» Material for the task
++++++++++

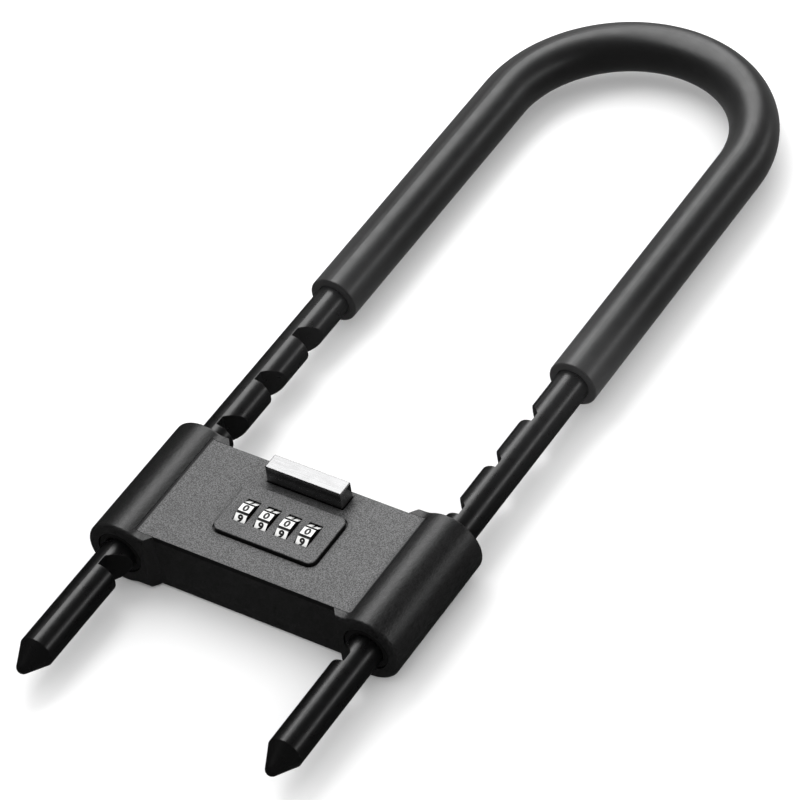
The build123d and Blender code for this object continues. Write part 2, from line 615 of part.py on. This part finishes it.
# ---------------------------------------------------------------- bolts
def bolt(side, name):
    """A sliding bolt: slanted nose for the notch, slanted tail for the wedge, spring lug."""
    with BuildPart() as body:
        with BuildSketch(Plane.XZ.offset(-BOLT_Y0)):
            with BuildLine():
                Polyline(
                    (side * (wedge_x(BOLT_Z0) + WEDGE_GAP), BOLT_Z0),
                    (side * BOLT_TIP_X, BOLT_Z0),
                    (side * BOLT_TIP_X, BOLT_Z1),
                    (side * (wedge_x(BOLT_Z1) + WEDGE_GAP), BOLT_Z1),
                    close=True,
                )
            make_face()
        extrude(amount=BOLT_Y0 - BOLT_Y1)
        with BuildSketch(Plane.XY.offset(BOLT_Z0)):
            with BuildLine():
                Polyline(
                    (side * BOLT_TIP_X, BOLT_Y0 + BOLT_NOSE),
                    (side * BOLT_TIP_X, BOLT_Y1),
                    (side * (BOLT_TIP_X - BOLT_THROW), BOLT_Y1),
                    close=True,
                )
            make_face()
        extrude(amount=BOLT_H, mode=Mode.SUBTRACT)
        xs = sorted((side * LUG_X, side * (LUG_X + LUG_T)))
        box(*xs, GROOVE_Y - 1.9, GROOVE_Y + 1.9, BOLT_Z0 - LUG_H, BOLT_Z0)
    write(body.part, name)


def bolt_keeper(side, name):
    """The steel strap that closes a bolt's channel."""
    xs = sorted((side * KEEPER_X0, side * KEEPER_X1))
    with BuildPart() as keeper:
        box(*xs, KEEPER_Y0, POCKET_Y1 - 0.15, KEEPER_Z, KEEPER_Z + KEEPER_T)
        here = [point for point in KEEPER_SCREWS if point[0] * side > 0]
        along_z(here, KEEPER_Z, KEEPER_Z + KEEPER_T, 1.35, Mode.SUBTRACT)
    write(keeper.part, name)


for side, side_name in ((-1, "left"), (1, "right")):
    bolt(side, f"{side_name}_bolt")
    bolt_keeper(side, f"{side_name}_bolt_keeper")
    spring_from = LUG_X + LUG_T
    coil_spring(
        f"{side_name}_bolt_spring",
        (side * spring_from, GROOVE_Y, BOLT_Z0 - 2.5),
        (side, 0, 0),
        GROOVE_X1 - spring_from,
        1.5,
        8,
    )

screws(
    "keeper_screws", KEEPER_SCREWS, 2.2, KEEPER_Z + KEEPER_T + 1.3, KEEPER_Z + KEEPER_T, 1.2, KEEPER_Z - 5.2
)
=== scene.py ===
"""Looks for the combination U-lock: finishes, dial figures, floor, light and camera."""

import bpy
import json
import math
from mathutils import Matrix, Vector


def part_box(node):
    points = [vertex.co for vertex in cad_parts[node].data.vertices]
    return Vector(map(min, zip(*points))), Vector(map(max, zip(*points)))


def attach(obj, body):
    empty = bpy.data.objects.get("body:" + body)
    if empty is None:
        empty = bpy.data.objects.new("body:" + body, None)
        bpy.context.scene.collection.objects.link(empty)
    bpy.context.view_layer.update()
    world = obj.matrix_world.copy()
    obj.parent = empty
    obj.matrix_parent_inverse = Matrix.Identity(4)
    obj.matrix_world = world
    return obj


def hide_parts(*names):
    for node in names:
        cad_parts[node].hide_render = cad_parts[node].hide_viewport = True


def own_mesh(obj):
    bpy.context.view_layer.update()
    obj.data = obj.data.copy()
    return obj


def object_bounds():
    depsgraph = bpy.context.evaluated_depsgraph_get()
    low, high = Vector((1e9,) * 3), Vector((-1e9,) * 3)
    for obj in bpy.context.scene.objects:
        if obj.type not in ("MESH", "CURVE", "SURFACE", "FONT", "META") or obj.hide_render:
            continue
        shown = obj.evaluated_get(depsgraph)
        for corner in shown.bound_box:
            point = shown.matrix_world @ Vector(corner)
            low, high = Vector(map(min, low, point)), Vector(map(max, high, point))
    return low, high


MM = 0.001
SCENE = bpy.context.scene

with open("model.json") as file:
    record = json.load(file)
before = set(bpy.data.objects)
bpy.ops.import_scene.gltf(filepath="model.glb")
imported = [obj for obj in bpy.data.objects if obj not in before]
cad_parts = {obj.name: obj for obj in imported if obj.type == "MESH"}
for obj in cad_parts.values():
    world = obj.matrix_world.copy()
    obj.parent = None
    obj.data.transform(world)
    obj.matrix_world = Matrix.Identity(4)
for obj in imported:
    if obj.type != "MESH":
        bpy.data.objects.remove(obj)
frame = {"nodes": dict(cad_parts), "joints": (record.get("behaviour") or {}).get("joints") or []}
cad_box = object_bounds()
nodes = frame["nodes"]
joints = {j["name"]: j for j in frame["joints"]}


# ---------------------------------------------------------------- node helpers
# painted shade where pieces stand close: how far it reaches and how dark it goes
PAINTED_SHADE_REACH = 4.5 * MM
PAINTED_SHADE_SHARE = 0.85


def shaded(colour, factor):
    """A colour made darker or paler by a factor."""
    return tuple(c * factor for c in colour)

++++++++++

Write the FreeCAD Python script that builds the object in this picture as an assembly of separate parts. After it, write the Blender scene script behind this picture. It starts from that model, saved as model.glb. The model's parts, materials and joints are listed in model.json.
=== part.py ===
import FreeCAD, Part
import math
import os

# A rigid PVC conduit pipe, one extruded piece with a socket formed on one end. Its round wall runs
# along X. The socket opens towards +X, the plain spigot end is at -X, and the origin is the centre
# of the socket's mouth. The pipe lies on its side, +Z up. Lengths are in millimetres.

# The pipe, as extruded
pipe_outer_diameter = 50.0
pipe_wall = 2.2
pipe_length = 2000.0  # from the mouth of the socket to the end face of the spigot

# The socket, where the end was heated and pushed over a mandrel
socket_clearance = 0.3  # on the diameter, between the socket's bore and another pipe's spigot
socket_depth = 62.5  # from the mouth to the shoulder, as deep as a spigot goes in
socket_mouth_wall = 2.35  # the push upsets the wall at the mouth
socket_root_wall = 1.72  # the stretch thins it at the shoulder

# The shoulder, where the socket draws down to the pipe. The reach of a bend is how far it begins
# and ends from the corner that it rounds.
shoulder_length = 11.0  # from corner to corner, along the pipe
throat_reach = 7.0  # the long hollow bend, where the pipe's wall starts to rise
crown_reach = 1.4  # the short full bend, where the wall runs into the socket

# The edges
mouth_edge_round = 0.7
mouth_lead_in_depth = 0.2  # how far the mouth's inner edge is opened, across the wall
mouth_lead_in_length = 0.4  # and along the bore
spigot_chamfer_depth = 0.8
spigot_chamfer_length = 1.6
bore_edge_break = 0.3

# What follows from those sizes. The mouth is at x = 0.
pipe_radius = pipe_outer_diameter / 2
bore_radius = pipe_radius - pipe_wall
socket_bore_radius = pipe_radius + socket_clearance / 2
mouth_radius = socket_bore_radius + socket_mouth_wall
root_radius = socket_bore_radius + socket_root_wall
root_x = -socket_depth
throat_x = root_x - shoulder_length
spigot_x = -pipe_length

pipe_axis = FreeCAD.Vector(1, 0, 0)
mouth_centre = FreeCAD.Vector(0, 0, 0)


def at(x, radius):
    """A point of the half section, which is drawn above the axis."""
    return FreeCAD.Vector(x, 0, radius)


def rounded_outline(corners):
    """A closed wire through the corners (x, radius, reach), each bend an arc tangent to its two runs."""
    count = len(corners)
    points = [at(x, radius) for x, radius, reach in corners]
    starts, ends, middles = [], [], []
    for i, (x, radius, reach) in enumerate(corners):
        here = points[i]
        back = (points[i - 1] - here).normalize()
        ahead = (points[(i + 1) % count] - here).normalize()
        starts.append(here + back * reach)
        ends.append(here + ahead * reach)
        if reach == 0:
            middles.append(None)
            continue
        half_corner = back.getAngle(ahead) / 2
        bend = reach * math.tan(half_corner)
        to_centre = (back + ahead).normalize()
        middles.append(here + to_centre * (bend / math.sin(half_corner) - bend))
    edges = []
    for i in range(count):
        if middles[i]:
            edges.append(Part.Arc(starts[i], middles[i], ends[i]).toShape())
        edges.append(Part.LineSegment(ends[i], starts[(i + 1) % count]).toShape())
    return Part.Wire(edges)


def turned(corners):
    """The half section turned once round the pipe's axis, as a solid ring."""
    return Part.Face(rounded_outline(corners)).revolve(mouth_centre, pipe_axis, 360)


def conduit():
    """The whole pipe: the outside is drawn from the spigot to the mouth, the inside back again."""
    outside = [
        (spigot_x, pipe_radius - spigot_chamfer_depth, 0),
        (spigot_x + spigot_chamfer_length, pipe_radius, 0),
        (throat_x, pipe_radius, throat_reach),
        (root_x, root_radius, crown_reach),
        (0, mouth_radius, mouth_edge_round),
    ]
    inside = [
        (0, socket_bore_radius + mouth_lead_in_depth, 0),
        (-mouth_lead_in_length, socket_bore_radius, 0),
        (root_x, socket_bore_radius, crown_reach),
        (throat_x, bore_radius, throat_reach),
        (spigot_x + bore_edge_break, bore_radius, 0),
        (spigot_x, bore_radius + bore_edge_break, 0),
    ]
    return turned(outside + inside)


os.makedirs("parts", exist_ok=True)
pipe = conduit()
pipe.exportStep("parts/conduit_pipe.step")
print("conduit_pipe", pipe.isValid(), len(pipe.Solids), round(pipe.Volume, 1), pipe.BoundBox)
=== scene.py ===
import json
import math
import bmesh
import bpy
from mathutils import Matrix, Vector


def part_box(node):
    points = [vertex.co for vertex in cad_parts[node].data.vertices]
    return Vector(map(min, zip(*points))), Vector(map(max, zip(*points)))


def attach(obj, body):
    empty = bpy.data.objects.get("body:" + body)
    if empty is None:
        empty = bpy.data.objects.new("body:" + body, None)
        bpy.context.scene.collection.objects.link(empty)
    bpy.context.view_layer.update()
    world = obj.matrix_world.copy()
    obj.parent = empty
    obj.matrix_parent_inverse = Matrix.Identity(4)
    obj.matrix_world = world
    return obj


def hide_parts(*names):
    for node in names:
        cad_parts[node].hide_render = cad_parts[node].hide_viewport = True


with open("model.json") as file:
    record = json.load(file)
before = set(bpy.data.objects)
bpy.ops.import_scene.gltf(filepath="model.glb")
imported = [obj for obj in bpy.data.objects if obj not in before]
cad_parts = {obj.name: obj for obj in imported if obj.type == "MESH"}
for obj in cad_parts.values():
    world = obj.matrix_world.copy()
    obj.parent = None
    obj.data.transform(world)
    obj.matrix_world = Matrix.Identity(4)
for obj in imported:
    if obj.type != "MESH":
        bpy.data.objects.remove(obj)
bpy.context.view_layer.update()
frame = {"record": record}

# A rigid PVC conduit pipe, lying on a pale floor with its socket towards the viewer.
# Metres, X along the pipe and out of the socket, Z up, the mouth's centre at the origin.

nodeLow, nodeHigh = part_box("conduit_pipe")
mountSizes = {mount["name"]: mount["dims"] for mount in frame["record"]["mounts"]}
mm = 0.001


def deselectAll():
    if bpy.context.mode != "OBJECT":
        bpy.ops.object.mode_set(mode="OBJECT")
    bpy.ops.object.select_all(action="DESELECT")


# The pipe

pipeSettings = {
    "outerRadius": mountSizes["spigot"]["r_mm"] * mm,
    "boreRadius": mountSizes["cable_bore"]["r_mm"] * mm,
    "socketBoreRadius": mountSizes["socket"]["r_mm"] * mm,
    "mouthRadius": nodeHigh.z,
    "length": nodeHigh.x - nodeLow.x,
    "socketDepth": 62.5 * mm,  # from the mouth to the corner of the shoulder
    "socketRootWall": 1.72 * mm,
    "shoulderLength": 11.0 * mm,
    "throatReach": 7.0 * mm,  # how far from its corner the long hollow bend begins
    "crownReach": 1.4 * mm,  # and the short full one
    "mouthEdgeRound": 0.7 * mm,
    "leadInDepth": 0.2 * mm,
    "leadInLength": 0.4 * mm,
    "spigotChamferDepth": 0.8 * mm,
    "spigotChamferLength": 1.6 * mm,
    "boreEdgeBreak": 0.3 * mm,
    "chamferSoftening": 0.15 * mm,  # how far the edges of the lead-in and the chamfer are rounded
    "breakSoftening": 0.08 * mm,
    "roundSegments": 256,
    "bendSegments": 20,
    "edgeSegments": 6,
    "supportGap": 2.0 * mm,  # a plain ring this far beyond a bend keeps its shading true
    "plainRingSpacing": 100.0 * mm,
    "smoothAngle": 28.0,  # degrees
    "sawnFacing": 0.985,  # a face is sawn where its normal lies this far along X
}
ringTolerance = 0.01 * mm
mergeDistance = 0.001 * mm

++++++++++

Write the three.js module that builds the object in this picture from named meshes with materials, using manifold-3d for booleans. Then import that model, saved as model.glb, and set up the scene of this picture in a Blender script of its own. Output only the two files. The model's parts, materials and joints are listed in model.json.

++++++++++

» Brief
Of the lines above, retype only those from the line containing "for side, side_name" through the line containing "Vector(map(max, high, point))", including both, exactly.

» Full solution
for side, side_name in ((-1, "left"), (1, "right")):
    bolt(side, f"{side_name}_bolt")
    bolt_keeper(side, f"{side_name}_bolt_keeper")
    spring_from = LUG_X + LUG_T
    coil_spring(
        f"{side_name}_bolt_spring",
        (side * spring_from, GROOVE_Y, BOLT_Z0 - 2.5),
        (side, 0, 0),
        GROOVE_X1 - spring_from,
        1.5,
        8,
    )

screws(
    "keeper_screws", KEEPER_SCREWS, 2.2, KEEPER_Z + KEEPER_T + 1.3, KEEPER_Z + KEEPER_T, 1.2, KEEPER_Z - 5.2
)
=== scene.py ===
"""Looks for the combination U-lock: finishes, dial figures, floor, light and camera."""

import bpy
import json
import math
from mathutils import Matrix, Vector


def part_box(node):
    points = [vertex.co for vertex in cad_parts[node].data.vertices]
    return Vector(map(min, zip(*points))), Vector(map(max, zip(*points)))


def attach(obj, body):
    empty = bpy.data.objects.get("body:" + body)
    if empty is None:
        empty = bpy.data.objects.new("body:" + body, None)
        bpy.context.scene.collection.objects.link(empty)
    bpy.context.view_layer.update()
    world = obj.matrix_world.copy()
    obj.parent = empty
    obj.matrix_parent_inverse = Matrix.Identity(4)
    obj.matrix_world = world
    return obj


def hide_parts(*names):
    for node in names:
        cad_parts[node].hide_render = cad_parts[node].hide_viewport = True


def own_mesh(obj):
    bpy.context.view_layer.update()
    obj.data = obj.data.copy()
    return obj


def object_bounds():
    depsgraph = bpy.context.evaluated_depsgraph_get()
    low, high = Vector((1e9,) * 3), Vector((-1e9,) * 3)
    for obj in bpy.context.scene.objects:
        if obj.type not in ("MESH", "CURVE", "SURFACE", "FONT", "META") or obj.hide_render:
            continue
        shown = obj.evaluated_get(depsgraph)
        for corner in shown.bound_box:
            point = shown.matrix_world @ Vector(corner)
            low, high = Vector(map(min, low, point)), Vector(map(max, high, point))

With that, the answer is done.